*RAW RECORDS*.
* start *
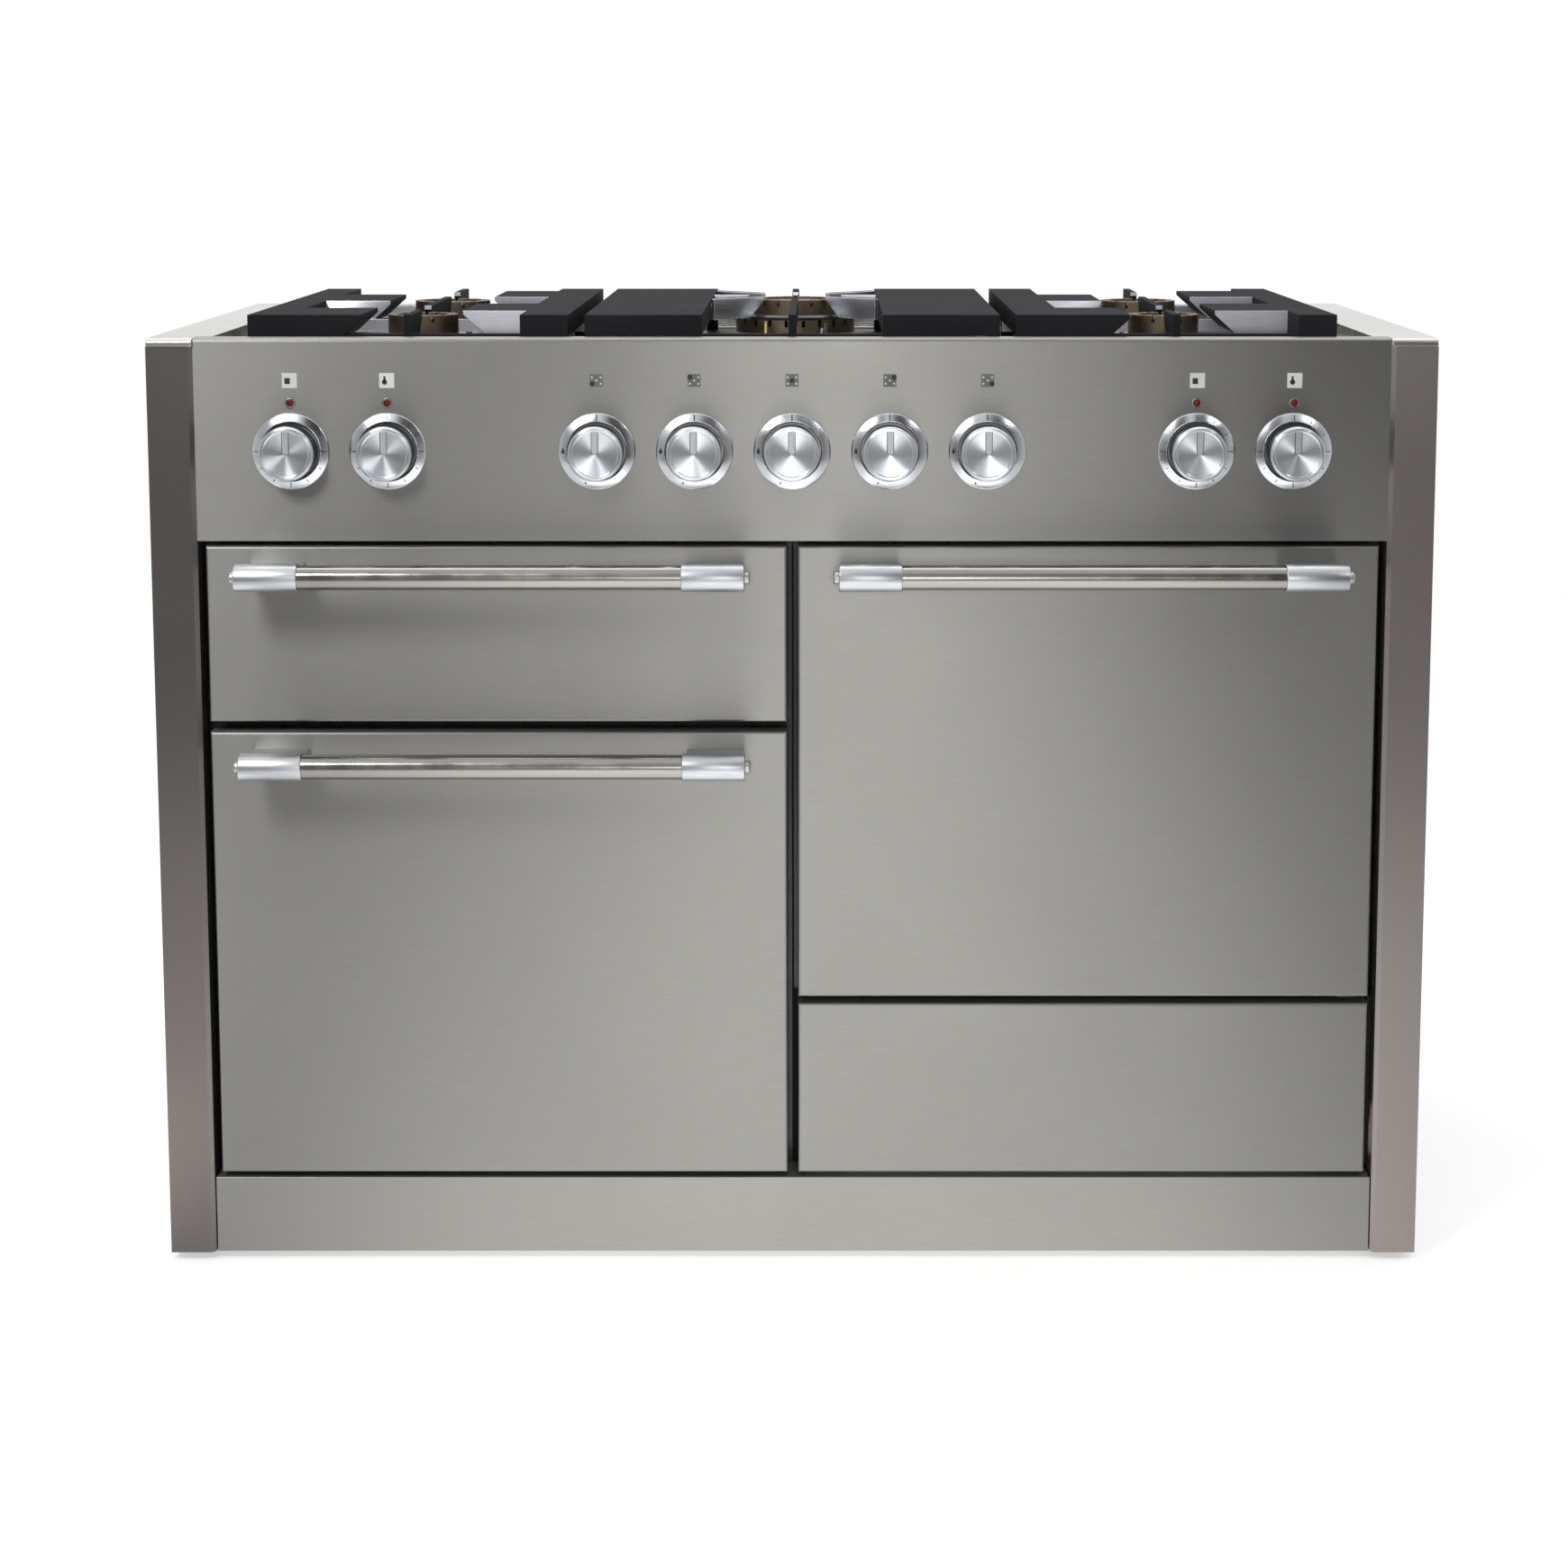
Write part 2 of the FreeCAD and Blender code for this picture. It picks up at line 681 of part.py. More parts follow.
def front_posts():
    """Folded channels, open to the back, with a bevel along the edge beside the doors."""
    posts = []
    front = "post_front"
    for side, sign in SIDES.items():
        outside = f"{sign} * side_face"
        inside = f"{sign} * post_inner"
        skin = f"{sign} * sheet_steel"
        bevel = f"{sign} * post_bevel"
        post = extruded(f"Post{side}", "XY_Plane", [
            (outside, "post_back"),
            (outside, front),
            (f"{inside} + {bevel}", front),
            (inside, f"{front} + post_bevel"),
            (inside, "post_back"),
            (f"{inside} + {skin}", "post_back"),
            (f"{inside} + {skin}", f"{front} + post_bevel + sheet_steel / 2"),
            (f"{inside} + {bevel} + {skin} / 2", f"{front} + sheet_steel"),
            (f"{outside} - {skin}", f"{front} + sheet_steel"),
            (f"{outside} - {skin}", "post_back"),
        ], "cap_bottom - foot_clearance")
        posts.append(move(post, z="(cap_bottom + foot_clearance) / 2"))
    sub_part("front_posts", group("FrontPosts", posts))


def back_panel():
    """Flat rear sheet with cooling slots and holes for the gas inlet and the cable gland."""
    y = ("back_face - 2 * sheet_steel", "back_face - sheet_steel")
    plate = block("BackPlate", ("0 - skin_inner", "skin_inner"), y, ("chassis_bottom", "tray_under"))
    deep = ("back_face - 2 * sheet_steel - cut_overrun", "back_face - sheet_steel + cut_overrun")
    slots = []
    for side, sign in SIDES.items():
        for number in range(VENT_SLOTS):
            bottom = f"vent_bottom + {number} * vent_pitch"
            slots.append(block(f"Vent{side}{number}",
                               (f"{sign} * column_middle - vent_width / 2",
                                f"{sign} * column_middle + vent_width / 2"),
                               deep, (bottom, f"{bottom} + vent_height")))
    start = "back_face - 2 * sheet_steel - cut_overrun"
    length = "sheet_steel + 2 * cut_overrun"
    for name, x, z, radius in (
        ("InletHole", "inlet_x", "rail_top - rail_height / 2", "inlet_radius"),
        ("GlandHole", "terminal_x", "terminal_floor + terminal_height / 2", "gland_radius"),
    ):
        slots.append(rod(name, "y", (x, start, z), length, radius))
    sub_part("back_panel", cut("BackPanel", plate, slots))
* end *
* start *
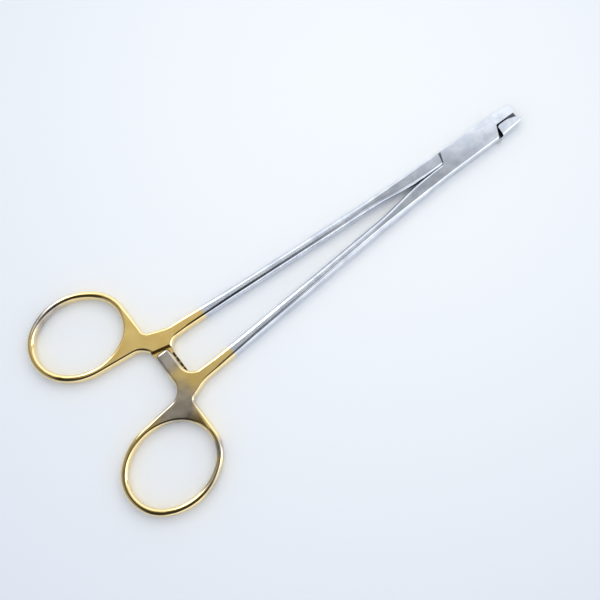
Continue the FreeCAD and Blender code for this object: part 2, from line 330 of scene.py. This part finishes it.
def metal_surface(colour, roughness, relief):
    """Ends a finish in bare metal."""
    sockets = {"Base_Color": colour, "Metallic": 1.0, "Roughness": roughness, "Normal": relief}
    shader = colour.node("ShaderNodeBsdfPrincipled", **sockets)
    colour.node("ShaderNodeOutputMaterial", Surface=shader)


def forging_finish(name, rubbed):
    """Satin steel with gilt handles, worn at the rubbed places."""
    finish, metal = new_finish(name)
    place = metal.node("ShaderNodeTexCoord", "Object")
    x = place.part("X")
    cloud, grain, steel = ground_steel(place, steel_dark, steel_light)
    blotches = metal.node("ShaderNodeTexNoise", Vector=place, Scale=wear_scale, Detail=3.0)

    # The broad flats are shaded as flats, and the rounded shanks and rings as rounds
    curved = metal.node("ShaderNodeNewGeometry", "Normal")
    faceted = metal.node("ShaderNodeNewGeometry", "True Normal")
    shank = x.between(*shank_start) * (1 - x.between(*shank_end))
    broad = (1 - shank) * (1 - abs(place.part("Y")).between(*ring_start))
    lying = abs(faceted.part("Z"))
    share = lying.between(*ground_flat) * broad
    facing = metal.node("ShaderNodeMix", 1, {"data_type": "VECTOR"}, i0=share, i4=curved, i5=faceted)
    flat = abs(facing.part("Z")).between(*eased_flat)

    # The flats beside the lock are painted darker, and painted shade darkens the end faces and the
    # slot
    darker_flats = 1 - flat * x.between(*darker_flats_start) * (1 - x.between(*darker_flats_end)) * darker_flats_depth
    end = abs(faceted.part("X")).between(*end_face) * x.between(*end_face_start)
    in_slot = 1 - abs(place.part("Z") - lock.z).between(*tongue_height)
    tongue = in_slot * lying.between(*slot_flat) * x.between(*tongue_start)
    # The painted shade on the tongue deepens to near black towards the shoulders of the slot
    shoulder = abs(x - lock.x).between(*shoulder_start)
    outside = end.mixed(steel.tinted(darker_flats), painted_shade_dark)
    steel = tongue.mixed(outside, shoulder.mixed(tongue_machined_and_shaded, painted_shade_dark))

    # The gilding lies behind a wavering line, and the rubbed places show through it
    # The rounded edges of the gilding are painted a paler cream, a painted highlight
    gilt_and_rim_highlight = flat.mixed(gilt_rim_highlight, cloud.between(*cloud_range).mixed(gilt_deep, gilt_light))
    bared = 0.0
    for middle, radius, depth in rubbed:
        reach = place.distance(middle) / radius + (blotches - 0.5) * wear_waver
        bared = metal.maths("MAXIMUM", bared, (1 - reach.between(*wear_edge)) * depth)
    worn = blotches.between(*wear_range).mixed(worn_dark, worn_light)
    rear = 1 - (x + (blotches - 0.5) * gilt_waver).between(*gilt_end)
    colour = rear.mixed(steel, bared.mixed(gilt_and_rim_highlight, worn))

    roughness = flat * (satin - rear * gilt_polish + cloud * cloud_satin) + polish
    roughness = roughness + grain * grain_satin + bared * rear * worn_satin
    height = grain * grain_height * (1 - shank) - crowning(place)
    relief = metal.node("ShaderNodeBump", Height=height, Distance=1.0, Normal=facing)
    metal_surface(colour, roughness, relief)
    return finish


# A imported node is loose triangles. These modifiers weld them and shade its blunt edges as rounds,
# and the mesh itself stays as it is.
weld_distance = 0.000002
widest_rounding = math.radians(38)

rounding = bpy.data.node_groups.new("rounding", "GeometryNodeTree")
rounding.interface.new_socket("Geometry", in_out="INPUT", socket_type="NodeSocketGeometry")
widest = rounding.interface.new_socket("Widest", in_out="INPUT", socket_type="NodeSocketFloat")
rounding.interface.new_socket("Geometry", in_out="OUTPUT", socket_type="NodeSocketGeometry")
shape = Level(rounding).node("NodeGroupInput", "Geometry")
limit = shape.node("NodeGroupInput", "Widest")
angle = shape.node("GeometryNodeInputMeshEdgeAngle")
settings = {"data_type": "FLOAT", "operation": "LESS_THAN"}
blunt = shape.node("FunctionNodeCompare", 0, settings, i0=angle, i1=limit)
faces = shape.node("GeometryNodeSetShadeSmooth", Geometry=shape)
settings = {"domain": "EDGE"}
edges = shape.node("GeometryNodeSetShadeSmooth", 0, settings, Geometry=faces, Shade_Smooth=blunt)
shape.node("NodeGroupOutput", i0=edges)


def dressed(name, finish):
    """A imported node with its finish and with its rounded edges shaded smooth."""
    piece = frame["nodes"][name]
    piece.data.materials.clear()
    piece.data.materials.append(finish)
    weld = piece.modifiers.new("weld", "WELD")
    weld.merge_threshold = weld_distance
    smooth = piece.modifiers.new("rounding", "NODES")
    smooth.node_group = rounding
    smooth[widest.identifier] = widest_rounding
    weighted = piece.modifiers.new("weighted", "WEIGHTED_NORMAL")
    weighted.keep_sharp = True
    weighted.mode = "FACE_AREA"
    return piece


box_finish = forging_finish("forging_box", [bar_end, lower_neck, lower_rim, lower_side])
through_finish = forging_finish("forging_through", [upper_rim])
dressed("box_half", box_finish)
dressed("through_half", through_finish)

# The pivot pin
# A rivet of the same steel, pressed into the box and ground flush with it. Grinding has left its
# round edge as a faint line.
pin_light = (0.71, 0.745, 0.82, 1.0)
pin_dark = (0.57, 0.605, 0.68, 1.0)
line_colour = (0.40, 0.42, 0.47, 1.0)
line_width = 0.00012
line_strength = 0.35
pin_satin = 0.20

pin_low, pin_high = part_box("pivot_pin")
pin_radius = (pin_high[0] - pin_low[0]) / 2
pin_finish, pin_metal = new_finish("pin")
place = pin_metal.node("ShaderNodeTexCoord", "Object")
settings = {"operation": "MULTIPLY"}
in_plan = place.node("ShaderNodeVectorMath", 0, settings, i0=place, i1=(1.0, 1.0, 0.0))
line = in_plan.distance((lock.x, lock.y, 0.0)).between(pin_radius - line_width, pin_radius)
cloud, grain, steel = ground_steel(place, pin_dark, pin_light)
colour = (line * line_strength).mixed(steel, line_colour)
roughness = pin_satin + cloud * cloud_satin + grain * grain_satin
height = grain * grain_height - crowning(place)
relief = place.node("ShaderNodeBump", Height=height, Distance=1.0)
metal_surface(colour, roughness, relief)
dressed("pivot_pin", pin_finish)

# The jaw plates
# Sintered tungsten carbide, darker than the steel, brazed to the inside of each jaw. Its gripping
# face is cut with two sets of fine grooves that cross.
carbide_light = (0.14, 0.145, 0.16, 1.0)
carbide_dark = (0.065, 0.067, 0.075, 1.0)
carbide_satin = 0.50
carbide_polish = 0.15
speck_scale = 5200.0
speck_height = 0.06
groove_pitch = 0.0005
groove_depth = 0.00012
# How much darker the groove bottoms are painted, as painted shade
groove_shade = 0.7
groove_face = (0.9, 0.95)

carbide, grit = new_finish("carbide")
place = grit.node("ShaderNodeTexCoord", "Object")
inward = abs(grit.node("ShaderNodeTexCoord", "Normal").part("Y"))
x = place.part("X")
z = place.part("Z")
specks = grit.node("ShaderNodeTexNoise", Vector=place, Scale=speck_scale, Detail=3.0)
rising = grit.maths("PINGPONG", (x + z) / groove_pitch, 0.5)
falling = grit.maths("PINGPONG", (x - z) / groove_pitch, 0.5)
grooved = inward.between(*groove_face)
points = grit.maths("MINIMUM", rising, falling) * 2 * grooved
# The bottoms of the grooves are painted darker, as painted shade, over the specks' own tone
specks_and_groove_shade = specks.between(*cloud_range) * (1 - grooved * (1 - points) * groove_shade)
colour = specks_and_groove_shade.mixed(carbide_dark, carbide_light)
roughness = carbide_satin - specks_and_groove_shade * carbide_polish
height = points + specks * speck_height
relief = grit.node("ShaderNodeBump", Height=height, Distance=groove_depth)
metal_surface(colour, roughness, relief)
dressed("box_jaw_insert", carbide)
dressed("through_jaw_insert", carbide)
* end *
*TASK STATEMENT*.
What is the number of lines in the data that hold the word "this"? Reply with that number and nothing else.

*OUTPUT BELOW*.
2